Haim sound most like their past-album selves on ‘Up From A Dream’ which has a denser arrangement and stays in the vein of being hazy and ambiguous, as well as on the feel-good ‘Don’t Wanna’ which Alana described as “classic Haim”. When we slowly approach the end of the record, an honest and confessional song about the misogyny in the music industry turns up, written in the most direct way – on ‘Man From The Magazine’, Haim bring back a question directed to Este by a journalist referring to her making faces while plying live: “Do you make the same faces in bed?”, or a comment given to Danielle in a guitar store after being handed a ‘starter guitar’: “Hey girl, why don’t you play a few bars?”

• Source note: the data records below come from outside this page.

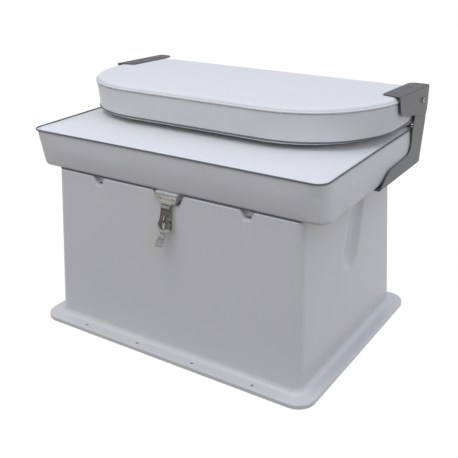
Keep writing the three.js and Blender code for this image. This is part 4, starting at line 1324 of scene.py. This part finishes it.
    def deck_holes(self) -> list[bpy.types.Object]:
        """Cutters for the screw holes through the front and rear of the flange, with a light countersink.

        Returns:
            The cutters, in place.
        """
        radius, sink, top = self.hole_radius, self.hole_sink, self.flange_thickness
        profile = [(radius, -sink), (radius, top - sink), (radius + sink, top), (radius + sink, top + sink)]
        cutters = []
        for end in (-1, 1):
            for x in self.hole_reach:
                cutter = turned("deck_hole", profile, self.hole_sides)
                cutter.matrix_world = Matrix.Translation((x, end * self.hole_behind, 0.0))
                cutters.append(cutter)
        return cutters

    def build(self, shop: FittingShop) -> None:
        """Makes the moulding.

        Args:
            shop: Finishes it.
        """
        piece = skin("locker_moulding", self.rings(), Ends.JOINED)
        carve(piece, self.deck_holes())
        shop.fit(even_weights(piece), Body.BOX, Finish.GELCOAT, "box_shell")


@dataclass
class SeatUpholstery:
    """The seat: a boxed cushion drawn over the lid's board, with grey piping round its top."""

    foot_half: float = 404 * MM
    piped_half: float = 402.5 * MM
    foot_front: float = 241 * MM
    piped_front: float = 258 * MM
    rear: float = 241 * MM
    base: float = 417.3 * MM
    piped: float = 513 * MM
    crown: float = 13.5 * MM
    foot_round: float = 6 * MM
    foot_spans: int = 4
    foot_corner: float = 32 * MM
    piped_corner: float = 28 * MM
    rear_corner: float = 12 * MM
    draw: float = 1.5 * MM
    slack: float = 1.0 * MM
    piping: float = 2.0 * MM
    under_grip: float = 9 * MM
    sewing: Seam = Seam(grip=8 * MM, reach=6 * MM, pull=0.8)
    stuffing: Stuffing = Stuffing()
    boxing_rows: tuple[float, float, int] = (0.1, 0.96, 12)
    crown_shares: tuple[tuple[float, float], ...] = (
        (0.0, 0.0), (0.03, 0.2), (0.08, 0.42), (0.16, 0.64),
        (0.28, 0.82), (0.45, 0.94), (0.66, 0.99), (0.86, 1.0),
    )
    board_corner: float = 22 * MM
    board_room: float = 0.3 * MM
    board_below: float = 20 * MM

    def outline(self, share: float, out: float = 0.0) -> Outline:
        """The cushion's outline.

        Args:
            share: The height in it, as a share of its boxing's.
            out: How far the outline is moved out.

        Returns:
            The outline.
        """
        half = self.foot_half + (self.piped_half - self.foot_half) * share
        front = self.foot_front + (self.piped_front - self.foot_front) * share
        corner = round_corner(self.foot_corner + (self.piped_corner - self.foot_corner) * share)
        return Outline(half + out, front + out, self.rear + out, corner, round_corner(self.rear_corner))

    def stations(self) -> Stations:
        """Points close enough for an even cloth."""
        return even_stations(corner=8, rear_corner=8, rear=60, side=36, front=60)

    def seam(self) -> np.ndarray:
        """The line that the piping is sewn along."""
        return spaced(self.outline(1.0).ring(self.piped, self.stations(), self.draw))

    def cover(self) -> bpy.types.Object:
        """The sewn form before it is stuffed.

        Returns:
            The cover.
        """
        stations = self.stations()
        rings = []
        for across, up in quarter_round(self.foot_round, self.foot_spans):
            inset = self.foot_round - up + self.slack
            rings.append(self.outline(0.0).inset(inset).ring(self.base + across, stations, self.draw))
        for share in np.linspace(*self.boxing_rows):
            height = self.base + (self.piped - self.base) * float(share)
            rings.append(self.outline(float(share), -self.slack).ring(height, stations, self.draw))
        for share, rise in self.crown_shares:
            inset = share * self.rear
            height = self.piped + (self.crown - self.stuffing.swell + self.slack) * rise
            rings.append(self.outline(1.0).inset(inset).ring(height, stations, self.draw * (1.0 - share)))
        return skin("seat_upholstery", rings, Ends.CAPPED)

    def held(self, points: np.ndarray) -> np.ndarray:
        """The cover is held along its seam and where it is drawn under the board.

        Args:
            points: The cover's points.

        Returns:
            How fast each is held, from 0 to 1.
        """
        _, distance = nearest(points, self.seam())
        under = np.clip(1.0 - (points[:, 2] - self.base) / self.under_grip, 0.0, 1.0)
        return np.maximum(self.sewing.held(distance), under)

    def pocket(self) -> bpy.types.Object:
        """The room that the board takes up inside the cushion.

        Returns:
            Its cutter, in place.
        """
        low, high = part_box("lid_board")
        room = self.board_room
        corner = round_corner(self.board_corner + room)
        outline = Outline(high.x + room, -low.y + room, high.y + room, corner, corner)
        stations = even_stations(corner=5, rear_corner=5, rear=2, side=2, front=2)
        levels = (low.z - self.board_below, high.z + room)
        return skin("board_room", [outline.ring(z, stations) for z in levels], Ends.CAPPED)

    def build(self, shop: FittingShop) -> None:
        """Makes the cushion and its piping.

        Args:
            shop: Finishes them.
        """
        cushion = self.cover()
        self.stuffing.fill(cushion, self.held)
        self.sewing.draw(cushion, self.seam())
        carve(cushion, [self.pocket()])
        smooth(cushion, SEWN_EDGE)
        shop.fit(cushion, Body.LID, Finish.VINYL, "seat_cushion")
        piping = tube("seat_edge_piping", self.seam(), self.piping)
        shop.fit(piping, Body.LID, Finish.PIPING, "seat_piping")


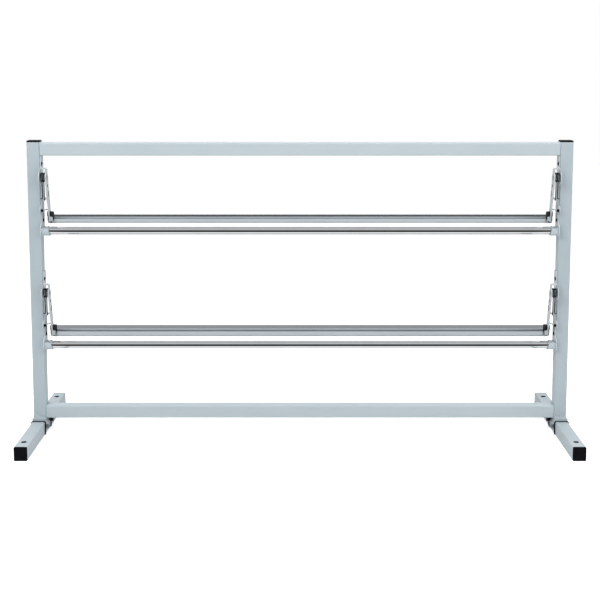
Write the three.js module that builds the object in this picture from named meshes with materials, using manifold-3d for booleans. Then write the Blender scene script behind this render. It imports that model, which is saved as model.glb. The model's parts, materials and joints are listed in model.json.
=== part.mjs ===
// Table-top stand for two paper rolls, one above the other, each with a sprung cutter bar.
// Millimetres, +Z up, +X to the right, the side the rolls are loaded from faces -Y.
import * as THREE from 'three';
import { mergeVertices } from 'three/addons/utils/BufferGeometryUtils.js';
import Module from 'manifold-3d';

const wasm = await Module();
wasm.setup();

// ---- driving dimensions ----
const GAP = 0.3; // clearance left between pieces that touch
const WIDTH = 1270; // over the outer faces of the posts
const TUBE = 30; // square tube of the posts and rails
const TUBE_WALL = 2;
const TUBE_RADIUS = 2.5; // outer corner radius of the tube
const POST_TOP = 694; // top end of the posts, below their caps
const CAP_LIP = 3.7; // visible thickness of a post cap
const CAP_PLUG = 16; // depth of the plug inside the post
const RAIL_TOP_Z = 663; // underside of the top rail
const RAIL_BOTTOM_Z = 36; // underside of the bottom rail

const FOOT_HEIGHT = 32;
const FOOT_HALF = 225; // from the post's centre to either end of a foot
const FOOT_CAP = 3.5;
const FOOT_PLUG = 12;
const BASE_HEIGHT = 39.7; // the block that each post stands on
const BASE_HALF = 31;
const SPIGOT_HALF = 75; // the base reaches this far into the feet
const SEAM = 3.6; // joint between base and foot, filled by a collar in front
const COLLAR_PROUD = 2.5; // the collar stands this far out of the foot's sides
const COLLAR_RISE = 1.4; // and this far above its top
const BASE_BORE = [19, 21];
const BENCH_HOLE_Y = 187;
const BENCH_HOLE_RADIUS = 6.5;
const FOOT_NUT = [-19, 16.5]; // y and z on the base's inner face
const FOOT_KNOB = [19, 26.5];
const KNOB_RADIUS = 8.5;

const SHAFT_Y = -17;
const SHAFT_Z = 487.5; // of the upper level
const SHAFT_RADIUS = 9.3;
const SHAFT_BORE_RADIUS = 7.6;
const SHAFT_HALF = 583.6; // half length of the turning tube
const JOURNAL_END = 602.1;
const JOURNAL_SPIGOT_X = 560;
const JOURNAL_SPIGOT_RADIUS = 7.2;
const LEVEL_DROP = 272; // the lower level repeats the upper one this far down

const PIVOT_Y = -27;
const PIVOT_Z = 613.3;
const PIN_RADIUS = 4;
const PIN_HEAD_RADIUS = 6.5;
const PIN_HEAD = 2.2; // height of the pin's domed head
const PIN_SWAGE = 1.3; // swaged end outside the plate

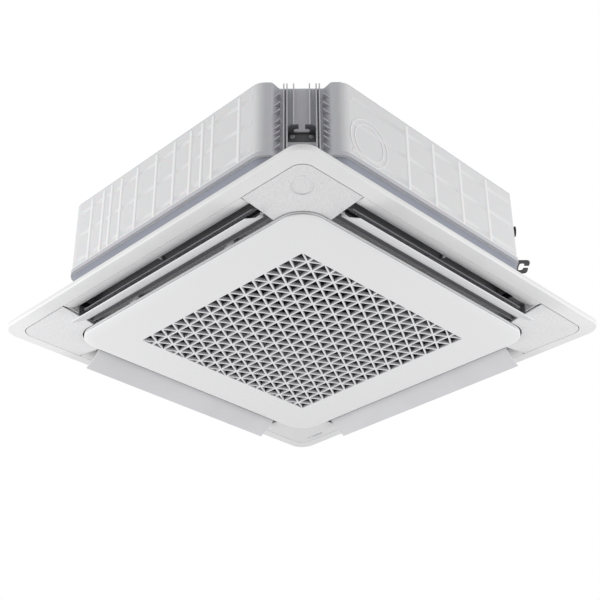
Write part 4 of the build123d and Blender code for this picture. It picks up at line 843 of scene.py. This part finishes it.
def coil_path():
    """The middle line of the fin pack, open at the pipe corner."""
    ring = [Vector(point) for point in rounded_ring(coil_middle, coil_corner, 0, 24)]
    kept = [point for point in ring if min(point.x, point.y) < coil_end]
    kept = [Vector((coil_end, coil_middle, 0))] + kept + [Vector((coil_middle, coil_end, 0))]
    mesh = bpy.data.meshes.new("coil_path")
    mesh.from_pydata(kept, [(i, i + 1) for i in range(len(kept) - 1)], [])
    return mesh


def fin_tree():
    """A thin plate across the path at every step, turned to the path's direction."""
    tree, get = new_tree("fin_pack", Pitch="Float", Gauge="Float", Depth="Float", Height="Float",
                         Low="Float", Material="Material")
    path = add(tree, "GeometryNodeMeshToCurve", {"Mesh": get["Geometry"]})
    points = add(tree, "GeometryNodeCurveToPoints", {"Curve": path, "Length": get["Pitch"]}, mode="LENGTH")
    way = add(tree, "ShaderNodeSeparateXYZ", {0: points.outputs["Tangent"]})
    angle = add(tree, "ShaderNodeMath", {0: way.outputs["Y"], 1: way.outputs["X"]}, operation="ARCTAN2")
    turn = add(tree, "ShaderNodeCombineXYZ", {"Z": angle})
    size = add(tree, "ShaderNodeCombineXYZ", {"X": get["Gauge"], "Y": get["Depth"], "Z": get["Height"]})
    plate = add(tree, "GeometryNodeMeshCube", {"Size": size})
    middle = add(tree, "ShaderNodeMath", {0: get["Height"], 1: 0.5, 2: get["Low"]},
                 operation="MULTIPLY_ADD")
    level = add(tree, "ShaderNodeCombineXYZ", {"Z": middle})
    stood = add(tree, "GeometryNodeTransform", {"Geometry": plate, "Translation": level})
    pack = add(tree, "GeometryNodeInstanceOnPoints", {"Points": points, "Instance": stood, "Rotation": turn})
    return end_tree(tree, get, add(tree, "GeometryNodeRealizeInstances", {"Geometry": pack}))


fin_pack = from_tree("fin_pack", fin_tree(), {
    "Pitch": fin_pitch, "Gauge": fin_gauge, "Depth": coil_depth, "Height": coil_height, "Low": coil_low,
    "Material": fins}, coil_path())
new_piece("fin_pack", fin_pack, fins, "unit", "aluminium_fins", "coil_fins")


# ---- Camera, light and floor

def look():
    """The photograph's camera, worked out from the panel's corners and edges."""
    camera = bpy.data.cameras.new("camera")
    camera.sensor_width = 36
    camera.lens = 72.2433
    camera.clip_end = 60
    eye = bpy.data.objects.new("camera", camera)
    eye.location = (1.649523, -1.661646, -1.305182)
    eye.rotation_euler = tuple(math.radians(angle) for angle in (120.363445, 0.287784, 45.071965))
    bpy.context.scene.collection.objects.link(eye)
    bpy.context.scene.camera = eye


lamp_size = 1.4           # metres


def softbox(name, place, aim, power):
    """A square lamp of a softbox's size, turned to what it aims at."""
    lamp = bpy.data.lights.new(name, "AREA")
    lamp.shape = "SQUARE"
    lamp.size = lamp_size
    lamp.energy = power
    holder = bpy.data.objects.new(name, lamp)
    holder.location = place
    holder.rotation_euler = (Vector(aim) - Vector(place)).to_track_quat("-Z", "Y").to_euler()
    bpy.context.scene.collection.objects.link(holder)


def studio_world():
    """Even white light all round; the camera and reflections see plain white."""
    world = bpy.data.worlds.new("studio")
    bpy.context.scene.world = world
    world.use_nodes = True
    tree = world.node_tree
    tree.nodes.clear()
    path = add(tree, "ShaderNodeLightPath").outputs
    seen = path["Is Camera Ray"]
    for ray in ("Is Glossy Ray", "Is Transmission Ray"):
        seen = add(tree, "ShaderNodeMath", {0: seen, 1: path[ray]}, operation="MAXIMUM")
    glow = add(tree, "ShaderNodeBackground", {"Color": (1, 1, 1, 1), "Strength": 0.7})
    white = add(tree, "ShaderNodeBackground", {"Color": (1, 1, 1, 1), "Strength": 1.0})
    mix = add(tree, "ShaderNodeMixShader", {0: seen, 1: glow, 2: white})
    add(tree, "ShaderNodeOutputWorld", {"Surface": mix})


floor_half = 9
floor_z = -3.2


def floor():
    """A pale studio floor, as far below the unit as a room's floor is below its ceiling."""
    mesh = bpy.data.meshes.new("studio_floor")
    square = ((-1, -1), (1, -1), (1, 1), (-1, 1))
    mesh.from_pydata([(x * floor_half, y * floor_half, floor_z) for x, y in square], [], [(0, 1, 2, 3)])
    plane = bpy.data.objects.new("studio_floor", mesh)
    bpy.context.scene.collection.objects.link(plane)
    material = bpy.data.materials.new("studio_paper")
    material.use_nodes = True
    shader = material.node_tree.nodes["Principled BSDF"]
    shader.inputs["Base Color"].default_value = linear("#E8E8E8")
    shader.inputs["Roughness"].default_value = 0.9
    mesh.materials.append(material)


look()
softbox("left_softbox", (-1.5, -1.7, -1.0), (-0.1, -0.3, 0.05), 31)
softbox("right_softbox", (1.8, 1.35, -1.0), (0.3, 0.1, 0.05), 26)
studio_world()
floor()
bpy.context.scene.view_settings.view_transform = "Standard"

On Women In Music Pt. III Haim reject the idea of not
being taken seriously anymore and effortlessly prove that they are exactly
where they should be. Their third album is both fun, as the sisters have always
been since their debut Days
Are Gone from 2013, and relatable, thanks to their heartfelt and
outspoken lyrics. If it was up to me to, Haim, or any other woman, would never
have to face any double-standards in the music industry again, yet only time
will show how optimistic and how realistic we can be about that, even after
listening to such an excellent album as Women In Music Pt. III. (8/10)
Listen to Women In Music Pt. III by Haim here via Spotify, and tell us what you think below!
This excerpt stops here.